• _Task brief_: Repeat the entire listing exactly as written.

• _Provided data_:
>> START

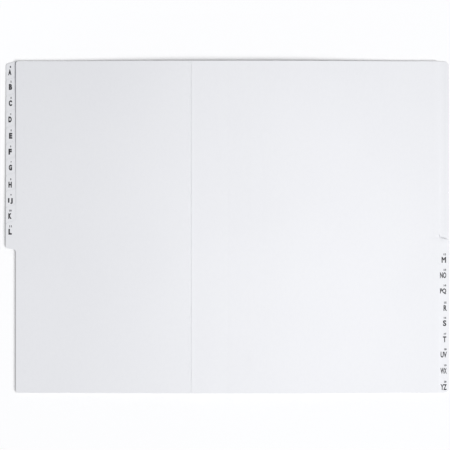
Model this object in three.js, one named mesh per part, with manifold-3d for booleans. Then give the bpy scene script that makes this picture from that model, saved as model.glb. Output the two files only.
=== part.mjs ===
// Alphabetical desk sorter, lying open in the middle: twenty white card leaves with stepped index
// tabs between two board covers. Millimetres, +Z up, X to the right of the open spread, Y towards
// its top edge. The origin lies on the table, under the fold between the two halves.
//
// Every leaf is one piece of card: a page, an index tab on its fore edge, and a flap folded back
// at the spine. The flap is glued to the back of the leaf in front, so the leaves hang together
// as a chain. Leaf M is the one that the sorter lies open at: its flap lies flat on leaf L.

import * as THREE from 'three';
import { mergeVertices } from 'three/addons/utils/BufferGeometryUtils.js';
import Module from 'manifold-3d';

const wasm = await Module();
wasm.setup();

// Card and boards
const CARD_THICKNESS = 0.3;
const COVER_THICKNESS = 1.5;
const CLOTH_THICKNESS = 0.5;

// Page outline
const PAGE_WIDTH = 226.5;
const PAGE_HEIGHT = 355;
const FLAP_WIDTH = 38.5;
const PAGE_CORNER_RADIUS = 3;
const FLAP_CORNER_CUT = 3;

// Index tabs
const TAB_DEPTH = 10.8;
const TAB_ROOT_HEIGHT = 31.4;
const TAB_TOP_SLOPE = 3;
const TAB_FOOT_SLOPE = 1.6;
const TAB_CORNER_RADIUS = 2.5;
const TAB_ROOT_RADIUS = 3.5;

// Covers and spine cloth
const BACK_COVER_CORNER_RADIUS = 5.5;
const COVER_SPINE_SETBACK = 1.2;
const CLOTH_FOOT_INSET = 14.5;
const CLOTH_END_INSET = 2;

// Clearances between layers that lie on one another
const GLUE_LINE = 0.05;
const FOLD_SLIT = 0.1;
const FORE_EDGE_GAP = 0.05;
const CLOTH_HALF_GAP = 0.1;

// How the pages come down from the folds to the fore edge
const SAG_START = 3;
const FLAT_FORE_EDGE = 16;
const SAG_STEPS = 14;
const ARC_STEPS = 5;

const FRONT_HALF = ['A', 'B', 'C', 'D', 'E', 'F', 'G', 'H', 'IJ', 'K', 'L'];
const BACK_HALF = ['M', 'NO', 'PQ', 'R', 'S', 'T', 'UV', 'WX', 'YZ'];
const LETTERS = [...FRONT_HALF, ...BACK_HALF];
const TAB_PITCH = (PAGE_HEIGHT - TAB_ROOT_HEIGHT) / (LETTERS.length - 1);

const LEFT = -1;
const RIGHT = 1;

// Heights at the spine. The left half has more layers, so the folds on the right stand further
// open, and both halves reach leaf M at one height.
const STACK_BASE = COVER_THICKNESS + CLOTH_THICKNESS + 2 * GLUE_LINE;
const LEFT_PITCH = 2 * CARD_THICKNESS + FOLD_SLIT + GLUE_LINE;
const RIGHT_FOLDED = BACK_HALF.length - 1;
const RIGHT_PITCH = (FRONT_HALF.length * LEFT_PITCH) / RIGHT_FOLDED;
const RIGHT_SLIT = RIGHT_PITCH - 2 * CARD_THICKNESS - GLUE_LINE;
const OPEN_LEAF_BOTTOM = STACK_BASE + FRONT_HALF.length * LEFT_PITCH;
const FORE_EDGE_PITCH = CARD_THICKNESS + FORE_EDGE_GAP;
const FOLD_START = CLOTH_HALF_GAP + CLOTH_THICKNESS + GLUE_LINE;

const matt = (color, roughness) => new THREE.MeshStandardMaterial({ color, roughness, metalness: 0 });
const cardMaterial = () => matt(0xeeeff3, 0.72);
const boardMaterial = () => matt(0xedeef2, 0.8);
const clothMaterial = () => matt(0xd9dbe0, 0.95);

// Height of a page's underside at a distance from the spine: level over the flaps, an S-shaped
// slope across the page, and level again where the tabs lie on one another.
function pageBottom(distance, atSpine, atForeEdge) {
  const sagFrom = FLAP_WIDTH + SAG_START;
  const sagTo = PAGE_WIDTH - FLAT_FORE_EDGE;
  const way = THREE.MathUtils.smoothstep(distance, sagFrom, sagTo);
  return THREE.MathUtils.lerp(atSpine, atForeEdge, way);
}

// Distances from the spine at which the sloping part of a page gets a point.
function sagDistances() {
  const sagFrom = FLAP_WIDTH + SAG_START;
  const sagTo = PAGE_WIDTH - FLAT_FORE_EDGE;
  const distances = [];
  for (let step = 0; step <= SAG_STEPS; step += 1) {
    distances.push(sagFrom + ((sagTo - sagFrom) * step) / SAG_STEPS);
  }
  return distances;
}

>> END

• _Output of the task_:
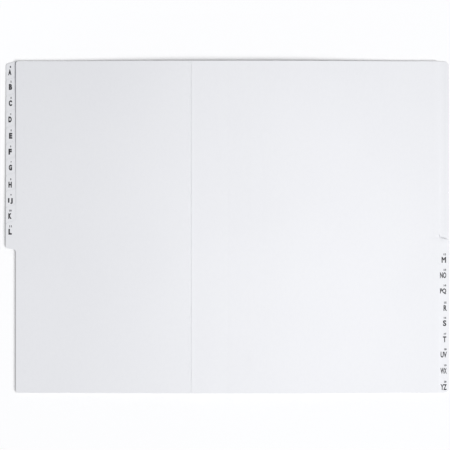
Model this object in three.js, one named mesh per part, with manifold-3d for booleans. Then give the bpy scene script that makes this picture from that model, saved as model.glb. Output the two files only.
=== part.mjs ===
// Alphabetical desk sorter, lying open in the middle: twenty white card leaves with stepped index
// tabs between two board covers. Millimetres, +Z up, X to the right of the open spread, Y towards
// its top edge. The origin lies on the table, under the fold between the two halves.
//
// Every leaf is one piece of card: a page, an index tab on its fore edge, and a flap folded back
// at the spine. The flap is glued to the back of the leaf in front, so the leaves hang together
// as a chain. Leaf M is the one that the sorter lies open at: its flap lies flat on leaf L.

import * as THREE from 'three';
import { mergeVertices } from 'three/addons/utils/BufferGeometryUtils.js';
import Module from 'manifold-3d';

const wasm = await Module();
wasm.setup();

// Card and boards
const CARD_THICKNESS = 0.3;
const COVER_THICKNESS = 1.5;
const CLOTH_THICKNESS = 0.5;

// Page outline
const PAGE_WIDTH = 226.5;
const PAGE_HEIGHT = 355;
const FLAP_WIDTH = 38.5;
const PAGE_CORNER_RADIUS = 3;
const FLAP_CORNER_CUT = 3;

// Index tabs
const TAB_DEPTH = 10.8;
const TAB_ROOT_HEIGHT = 31.4;
const TAB_TOP_SLOPE = 3;
const TAB_FOOT_SLOPE = 1.6;
const TAB_CORNER_RADIUS = 2.5;
const TAB_ROOT_RADIUS = 3.5;

// Covers and spine cloth
const BACK_COVER_CORNER_RADIUS = 5.5;
const COVER_SPINE_SETBACK = 1.2;
const CLOTH_FOOT_INSET = 14.5;
const CLOTH_END_INSET = 2;

// Clearances between layers that lie on one another
const GLUE_LINE = 0.05;
const FOLD_SLIT = 0.1;
const FORE_EDGE_GAP = 0.05;
const CLOTH_HALF_GAP = 0.1;

// How the pages come down from the folds to the fore edge
const SAG_START = 3;
const FLAT_FORE_EDGE = 16;
const SAG_STEPS = 14;
const ARC_STEPS = 5;

const FRONT_HALF = ['A', 'B', 'C', 'D', 'E', 'F', 'G', 'H', 'IJ', 'K', 'L'];
const BACK_HALF = ['M', 'NO', 'PQ', 'R', 'S', 'T', 'UV', 'WX', 'YZ'];
const LETTERS = [...FRONT_HALF, ...BACK_HALF];
const TAB_PITCH = (PAGE_HEIGHT - TAB_ROOT_HEIGHT) / (LETTERS.length - 1);

const LEFT = -1;
const RIGHT = 1;

// Heights at the spine. The left half has more layers, so the folds on the right stand further
// open, and both halves reach leaf M at one height.
const STACK_BASE = COVER_THICKNESS + CLOTH_THICKNESS + 2 * GLUE_LINE;
const LEFT_PITCH = 2 * CARD_THICKNESS + FOLD_SLIT + GLUE_LINE;
const RIGHT_FOLDED = BACK_HALF.length - 1;
const RIGHT_PITCH = (FRONT_HALF.length * LEFT_PITCH) / RIGHT_FOLDED;
const RIGHT_SLIT = RIGHT_PITCH - 2 * CARD_THICKNESS - GLUE_LINE;
const OPEN_LEAF_BOTTOM = STACK_BASE + FRONT_HALF.length * LEFT_PITCH;
const FORE_EDGE_PITCH = CARD_THICKNESS + FORE_EDGE_GAP;
const FOLD_START = CLOTH_HALF_GAP + CLOTH_THICKNESS + GLUE_LINE;

const matt = (color, roughness) => new THREE.MeshStandardMaterial({ color, roughness, metalness: 0 });
const cardMaterial = () => matt(0xeeeff3, 0.72);
const boardMaterial = () => matt(0xedeef2, 0.8);
const clothMaterial = () => matt(0xd9dbe0, 0.95);

// Height of a page's underside at a distance from the spine: level over the flaps, an S-shaped
// slope across the page, and level again where the tabs lie on one another.
function pageBottom(distance, atSpine, atForeEdge) {
  const sagFrom = FLAP_WIDTH + SAG_START;
  const sagTo = PAGE_WIDTH - FLAT_FORE_EDGE;
  const way = THREE.MathUtils.smoothstep(distance, sagFrom, sagTo);
  return THREE.MathUtils.lerp(atSpine, atForeEdge, way);
}

// Distances from the spine at which the sloping part of a page gets a point.
function sagDistances() {
  const sagFrom = FLAP_WIDTH + SAG_START;
  const sagTo = PAGE_WIDTH - FLAT_FORE_EDGE;
  const distances = [];
  for (let step = 0; step <= SAG_STEPS; step += 1) {
    distances.push(sagFrom + ((sagTo - sagFrom) * step) / SAG_STEPS);
  }
  return distances;
}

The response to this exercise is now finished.